▸ **WHAT NEEDS TO BE DONE**
What lies from the line containing "Model this object" through the line containing "the base's underside."? Print exactly those lines, with both ends, and no others.

● ● ● ● ● ● ●

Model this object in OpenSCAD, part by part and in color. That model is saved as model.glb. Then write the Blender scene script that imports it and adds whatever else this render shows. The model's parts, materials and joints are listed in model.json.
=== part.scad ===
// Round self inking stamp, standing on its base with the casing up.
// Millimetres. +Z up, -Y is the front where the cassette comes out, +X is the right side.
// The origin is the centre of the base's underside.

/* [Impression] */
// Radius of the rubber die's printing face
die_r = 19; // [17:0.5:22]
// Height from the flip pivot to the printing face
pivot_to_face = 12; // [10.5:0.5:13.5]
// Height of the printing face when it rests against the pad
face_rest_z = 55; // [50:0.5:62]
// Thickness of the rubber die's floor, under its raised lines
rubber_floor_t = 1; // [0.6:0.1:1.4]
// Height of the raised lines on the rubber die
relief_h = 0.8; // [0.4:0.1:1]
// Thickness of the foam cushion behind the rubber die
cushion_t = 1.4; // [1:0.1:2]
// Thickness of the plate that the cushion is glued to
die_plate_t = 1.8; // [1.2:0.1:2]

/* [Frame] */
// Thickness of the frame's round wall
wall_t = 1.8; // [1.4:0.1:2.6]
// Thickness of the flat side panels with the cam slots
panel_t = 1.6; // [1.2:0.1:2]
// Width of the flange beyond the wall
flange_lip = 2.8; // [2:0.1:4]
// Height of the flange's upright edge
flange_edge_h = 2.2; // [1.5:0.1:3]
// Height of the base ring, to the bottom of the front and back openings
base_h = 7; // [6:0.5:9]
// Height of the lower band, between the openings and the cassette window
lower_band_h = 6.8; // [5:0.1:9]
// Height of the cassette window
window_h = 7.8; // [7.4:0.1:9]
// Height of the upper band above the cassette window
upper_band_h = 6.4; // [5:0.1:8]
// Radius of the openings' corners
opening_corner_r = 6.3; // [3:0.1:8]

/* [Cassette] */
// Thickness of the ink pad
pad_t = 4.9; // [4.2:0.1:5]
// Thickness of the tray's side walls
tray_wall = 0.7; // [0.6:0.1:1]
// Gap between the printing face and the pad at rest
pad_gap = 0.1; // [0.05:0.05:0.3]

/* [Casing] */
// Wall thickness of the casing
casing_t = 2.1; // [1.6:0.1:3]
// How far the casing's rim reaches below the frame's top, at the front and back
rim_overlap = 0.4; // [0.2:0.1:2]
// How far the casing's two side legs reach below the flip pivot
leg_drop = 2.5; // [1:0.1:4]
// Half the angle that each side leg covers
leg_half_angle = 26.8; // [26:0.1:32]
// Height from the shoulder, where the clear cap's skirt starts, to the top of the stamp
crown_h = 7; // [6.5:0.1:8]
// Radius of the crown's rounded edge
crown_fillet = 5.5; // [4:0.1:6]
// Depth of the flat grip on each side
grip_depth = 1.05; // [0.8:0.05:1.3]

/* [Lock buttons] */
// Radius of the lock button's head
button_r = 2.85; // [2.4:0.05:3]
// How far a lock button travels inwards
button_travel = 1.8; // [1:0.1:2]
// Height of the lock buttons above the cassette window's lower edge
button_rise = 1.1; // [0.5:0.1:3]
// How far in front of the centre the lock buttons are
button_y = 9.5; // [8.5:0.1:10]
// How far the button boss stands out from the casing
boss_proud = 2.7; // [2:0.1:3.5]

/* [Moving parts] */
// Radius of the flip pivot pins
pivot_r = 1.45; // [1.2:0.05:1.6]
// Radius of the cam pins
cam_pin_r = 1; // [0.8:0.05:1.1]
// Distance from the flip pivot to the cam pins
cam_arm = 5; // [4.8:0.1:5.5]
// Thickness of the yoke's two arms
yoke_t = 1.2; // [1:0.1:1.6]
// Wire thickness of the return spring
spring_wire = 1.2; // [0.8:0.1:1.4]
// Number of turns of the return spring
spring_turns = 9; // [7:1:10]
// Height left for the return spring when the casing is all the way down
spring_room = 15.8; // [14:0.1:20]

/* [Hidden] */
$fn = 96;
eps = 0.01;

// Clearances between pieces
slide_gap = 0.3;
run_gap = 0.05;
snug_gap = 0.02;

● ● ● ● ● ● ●

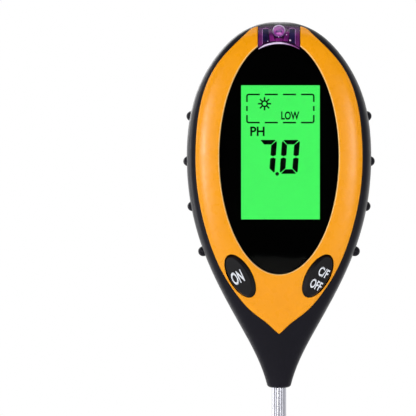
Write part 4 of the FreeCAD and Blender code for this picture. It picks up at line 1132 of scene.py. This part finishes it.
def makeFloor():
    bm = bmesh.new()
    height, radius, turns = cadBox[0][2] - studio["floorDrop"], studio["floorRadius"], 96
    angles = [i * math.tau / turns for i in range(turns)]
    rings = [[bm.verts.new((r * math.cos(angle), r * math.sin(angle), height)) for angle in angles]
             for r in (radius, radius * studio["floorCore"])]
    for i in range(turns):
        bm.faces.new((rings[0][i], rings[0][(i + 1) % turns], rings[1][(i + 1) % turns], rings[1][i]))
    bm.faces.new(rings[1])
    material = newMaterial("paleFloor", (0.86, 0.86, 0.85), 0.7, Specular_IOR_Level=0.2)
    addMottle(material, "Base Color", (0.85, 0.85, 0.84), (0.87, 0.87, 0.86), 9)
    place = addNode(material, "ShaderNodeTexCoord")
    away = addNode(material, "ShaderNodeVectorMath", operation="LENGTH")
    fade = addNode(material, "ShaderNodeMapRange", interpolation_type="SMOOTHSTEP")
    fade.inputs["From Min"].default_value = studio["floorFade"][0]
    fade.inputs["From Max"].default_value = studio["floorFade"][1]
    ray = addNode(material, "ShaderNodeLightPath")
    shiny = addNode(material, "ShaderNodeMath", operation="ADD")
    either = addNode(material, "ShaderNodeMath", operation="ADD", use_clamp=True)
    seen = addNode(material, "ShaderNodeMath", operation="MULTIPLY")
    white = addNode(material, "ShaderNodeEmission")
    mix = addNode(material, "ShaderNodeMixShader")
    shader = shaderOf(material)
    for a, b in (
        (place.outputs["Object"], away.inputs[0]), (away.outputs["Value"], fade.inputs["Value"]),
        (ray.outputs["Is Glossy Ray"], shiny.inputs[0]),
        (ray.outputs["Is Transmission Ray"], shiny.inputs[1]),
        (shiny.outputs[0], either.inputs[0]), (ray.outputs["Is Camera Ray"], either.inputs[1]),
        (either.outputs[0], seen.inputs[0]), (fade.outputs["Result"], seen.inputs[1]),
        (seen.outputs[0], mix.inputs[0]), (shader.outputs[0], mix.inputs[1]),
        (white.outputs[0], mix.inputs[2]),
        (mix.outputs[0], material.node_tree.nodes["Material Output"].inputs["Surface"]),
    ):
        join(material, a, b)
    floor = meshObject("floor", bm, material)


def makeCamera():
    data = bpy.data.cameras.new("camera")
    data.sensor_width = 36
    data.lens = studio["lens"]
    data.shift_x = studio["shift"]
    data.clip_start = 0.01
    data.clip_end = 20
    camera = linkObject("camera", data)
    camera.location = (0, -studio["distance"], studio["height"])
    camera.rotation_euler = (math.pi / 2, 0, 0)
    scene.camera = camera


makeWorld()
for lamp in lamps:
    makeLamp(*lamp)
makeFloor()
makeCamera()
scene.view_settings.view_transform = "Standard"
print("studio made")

● ● ● ● ● ● ●

▸ **RESULT**
Model this object in OpenSCAD, part by part and in color. That model is saved as model.glb. Then write the Blender scene script that imports it and adds whatever else this render shows. The model's parts, materials and joints are listed in model.json.
=== part.scad ===
// Round self inking stamp, standing on its base with the casing up.
// Millimetres. +Z up, -Y is the front where the cassette comes out, +X is the right side.
// The origin is the centre of the base's underside.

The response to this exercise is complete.